Alpina considered tuning a Mini Hardtop

It canceled the project for a number of reasons.

BMW tuner Alpina nearly added the original Mini Hardtop (pictured) to its line-up as an entry-level model, the company's chief executive revealed. The project -- which is nearly two decades old as of 2019 -- never made it past the prototype stage.

Alpina made at least one Mini hatchback-based prototype, CEO Andreas Bovensiepen told British magazine Autocar. He wasn't working at the tuner at the time, he spent most of his career at BMW, but he remembered that his dad Burkard, who founded the firm and ran it in the early 2000s, wasn't convinced expanding into Mini territory was the right decision to make.

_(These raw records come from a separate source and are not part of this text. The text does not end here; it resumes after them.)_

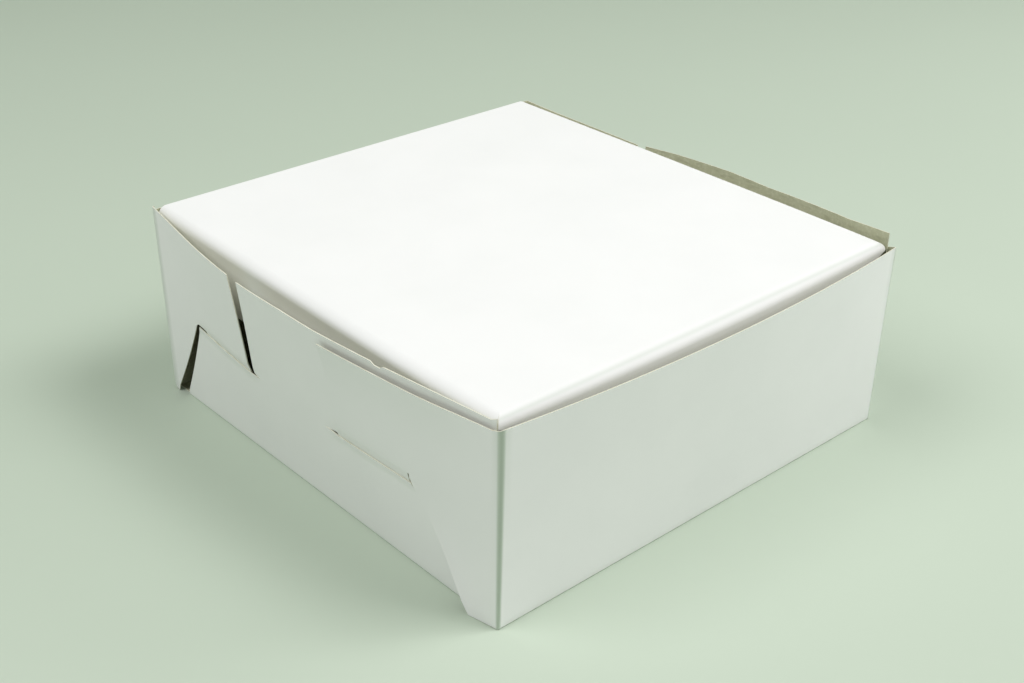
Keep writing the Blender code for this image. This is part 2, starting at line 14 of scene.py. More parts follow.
import json
import logging
import math
from collections.abc import Callable, Iterable
from dataclasses import dataclass, field
from enum import Enum

import bmesh
import bpy
from mathutils import Matrix, Vector

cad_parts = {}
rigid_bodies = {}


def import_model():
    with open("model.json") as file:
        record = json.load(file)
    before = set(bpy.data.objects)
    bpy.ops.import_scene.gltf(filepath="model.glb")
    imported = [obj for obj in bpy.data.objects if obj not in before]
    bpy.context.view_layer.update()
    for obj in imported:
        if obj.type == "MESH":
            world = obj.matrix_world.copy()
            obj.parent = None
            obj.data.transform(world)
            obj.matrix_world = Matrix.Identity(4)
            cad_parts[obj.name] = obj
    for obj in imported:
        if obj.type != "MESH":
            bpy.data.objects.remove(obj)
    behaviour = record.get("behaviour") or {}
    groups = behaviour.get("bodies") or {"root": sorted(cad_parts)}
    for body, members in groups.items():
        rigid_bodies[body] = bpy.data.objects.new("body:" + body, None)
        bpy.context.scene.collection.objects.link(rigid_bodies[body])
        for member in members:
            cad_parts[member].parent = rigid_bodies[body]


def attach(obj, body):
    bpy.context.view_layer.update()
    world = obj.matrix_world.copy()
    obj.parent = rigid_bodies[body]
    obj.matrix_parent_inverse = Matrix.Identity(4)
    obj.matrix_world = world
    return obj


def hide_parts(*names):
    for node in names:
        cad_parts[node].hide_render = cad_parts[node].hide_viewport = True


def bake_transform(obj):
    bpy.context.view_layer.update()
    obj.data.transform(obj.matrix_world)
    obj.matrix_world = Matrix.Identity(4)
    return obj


for stray in list(bpy.data.objects):
    bpy.data.objects.remove(stray, do_unlink=True)
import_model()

LOG = logging.getLogger("cake_box")
# Name of the point attribute whose mark paints the coated face darker and greener along the folds: partly
# the crushed fibres of a scored crease, partly painted shade.
CREASE_SHADE_MARK = "crease"
SAME_POINT = 0.000001

# A bend is a point of a flat sheet and the direction across the line that runs through it
Point = tuple[float, float]
Bend = tuple[Point, Point]
Span = tuple[float, float]
Colour = tuple[float, float, float, float]
Socket = bpy.types.NodeSocket
Place = Callable[[float, float], Vector]
Offset = Callable[["Side", float, float], float]


class Face(Enum):
    """The three kinds of surface on a cut sheet, by material slot."""

    COATED = 0
    BARE = 1
    CUT = 2


class Side(Enum):
    """The two sides of the box, by the direction in which they face."""

    LEFT = -1
    RIGHT = 1

    @property
    def index(self) -> int:
        """Place of this side's value in a pair, left before right."""
        return 0 if self is Side.LEFT else 1

    @classmethod
    def of(cls, along: float) -> "Side":
        """The side on which a point of a flat sheet lies."""
        return cls.LEFT if along < 0 else cls.RIGHT


@dataclass(frozen=True)
class Board:
    """Sizes of the paperboard and of how it folds and overlaps."""

    thickness: float = 0.0005
    clearance: float = 0.0003
    fold_radius: float = 0.0012
    knife_cut: float = 0.0006
    bend_pitch: float = 0.0045
    fold_facets: int = 6
    corner_pitch: float = 0.0004
    # Reach, width and strength of the darker marks painted along the folds: partly crushed crease fibres,
    # partly painted shade.
    crease_shade_reach: float = 0.0011
    crease_shade_width_share: float = 0.85
    corner_shade_falloff: int = 4
    foot_crease_shade: float = 0.08
    sharp_angle: float = math.radians(35)

    @property
    def layer(self) -> float:
        """Distance between two sheets that lie on each other."""
        return self.thickness + self.clearance

    @property
    def half_cut(self) -> float:
        """Half the width of a knife cut."""
        return self.knife_cut / 2

    @property
    def quarter_fold(self) -> float:
        """Length of board in a quarter fold."""
        return self.fold_radius * math.pi / 2

    @property
    def fold_end(self) -> float:
        """Flat coordinate of a quarter fold's far end, where its near end is at the fold radius."""
        return self.fold_radius - self.quarter_fold


@dataclass(frozen=True)
class BoxSizes:
    """Outer sizes of the tray and how far its walls bulge."""

    width: float = 0.254
    depth: float = 0.266
    front_height: float = 0.0990
    lid_rear_rise: float = 0.0055
    rear_corner_rise: tuple[float, float] = (0.0064, 0.0043)
    hinge_gap: float = 0.0008
    side_standoff: float = 0.0012
    standoff_length: float = 0.040
    side_bulge: float = 0.01149
    front_bulge: float = 0.0072
    front_lean: float = 0.0028
    front_lean_length: float = 0.060
    rear_bulge: float = 0.00199
    widest_to_rear: tuple[float, float] = (0.30, -0.30)
    bulge_rise: float = 1.3
    bulge_flatness: float = 2.0
    corner_radii: tuple[float, float] = (0.0014, 0.0026)

    @property
    def lid_height(self) -> float:
        """Height of the lid's top at its rear crease."""
        return self.front_height + self.lid_rear_rise

    @property
    def shift(self) -> float:
        """How far the corners' middle lies behind the origin."""
        return (self.front_lean + self.front_bulge - self.rear_bulge) / 2

    @property
    def front_face(self) -> float:
        """Outer face of the front corners."""
        return self.shift - self.depth / 2

    @property
    def rear_face(self) -> float:
        """Outer face of the rear corners."""
        return self.shift + self.depth / 2

    def top_bulge(self, side: Side, forward: float) -> float:
        """How far a side stands out at its top edge.

        Args:
            side: Which side.
            forward: Share of the way from the rear corner to the front one.

        Returns:
            The bulge, outward.
        """
        phase = forward * (1 + self.widest_to_rear[side.index] * (1 - forward))
        return self.side_bulge * math.sin(math.pi * phase)


@dataclass(frozen=True)
class SideWallCut:
    """Outline of a side wall, forked at the front lock and hooked at the rear lock."""

    rise: float = 0.0003
    rear_rise: float = 0.0014
    rear_rise_start: float = 0.113
    rear_rise_end: float = 0.136
    nick_front: float = 0.0665
    nick_rear: float = 0.0745
    nick_depth: float = 0.0014
    nick_slope: float = 0.0022
    neck_back: float = 0.0074
    neck_rise: float = 0.0013
    tip_back: float = 0.0045
    tip_rise: float = 0.0027
    right_rear_rise: float = -0.0003
    right_shoulder: Point = (0.150, 0.0009)
    right_crest: Point = (0.113, 0.0017)
    right_dip: Point = (0.085, 0.0012)
    right_slope: Point = (0.030, 0.0034)
    right_tip_rise: float = 0.0061
    upper_tongue_low: float = 0.058
    shoulder_back: float = 0.0560
    cheek_back: float = 0.0518
    cheek_height: float = 0.0415
    tongue_end_back: float = 0.033
    tongue_end_height: float = 0.031
    crease_front: float = 0.008
    crease_height: float = 0.003
    crease_rear_reach: float = 0.0124
    rear_top_reach: float = 0.0935
    rear_low_reach: float = 0.0897


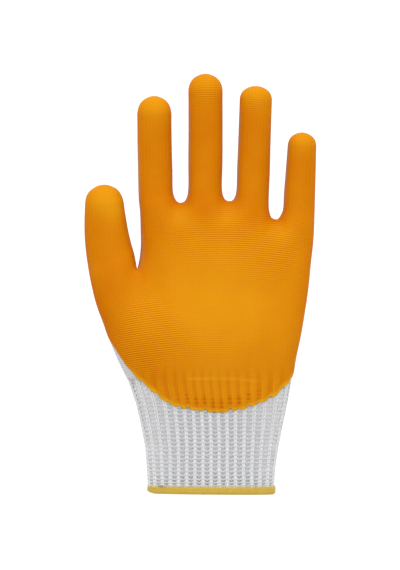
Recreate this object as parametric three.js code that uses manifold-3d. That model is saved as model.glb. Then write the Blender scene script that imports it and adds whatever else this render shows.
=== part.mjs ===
// A knitted work glove for the left hand with a nitrile palm, lying on its back.
// It is a size 9: 252 mm from hem to middle fingertip and about 104 mm across the palm.
// A seamless liner is knitted as five finger tubes, a hand and a ribbed cuff, the raw edge of
// the cuff is bound with overlock yarn, and the palm side is dipped in nitrile.
// x runs from the thumb to the little finger, y from the hem to the fingertips, z up from the
// table through the back of the hand to the palm. Millimetres.

import * as THREE from 'three';
import { mergeVertices } from 'three/addons/utils/BufferGeometryUtils.js';
import Module from 'manifold-3d';

const wasm = await Module();
wasm.setup();

const wall = 1.2; // thickness of the knitted fabric
const film = 0.6; // thickness of the nitrile
const clearance = 0.3; // left between pieces that touch
const cuffTop = 68.4; // where the ribs end and the plain knit of the hand begins
const hemHeight = 5; // overlock binding
const hemProud = 0.7; // how far the binding stands out from the fabric
const ribCount = 34; // ribs round the cuff
const ribDepth = 0.7; // of the grooves between them
const pointsPerRib = 3; // two on the rib and one in the groove
const smoothPoints = 44; // round the inside of the cuff and the binding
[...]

Bovensiepen pointed out Alpina has tuned BMWs since the early 1960s, but it has never worked on a Mini before; the heritage wasn't there. And, making a hot-rodded small car was expensive, yet it had to keep pricing in check in order to make the model competitive against John Cooper Works-badged variants developed in-house.

Alpina stopped working on the project when BMW announced the second-generation 6 Series internally. Adding the big 6 to the Alpina portfolio made more sense from every perspective. The heritage was there, Alpina put its name on several versions of the original, E24-generation 6 Series, and it could credibly charge more for the model without alienating buyers. The Bovensiepen family has never been overly concerned with volume, so it shelved the Mini project and focused on the 6.

Autocar added Alpina has never again considered making a Mini. It's open to adding more models to its line-up, but it will expand upwards before it moves downmarket.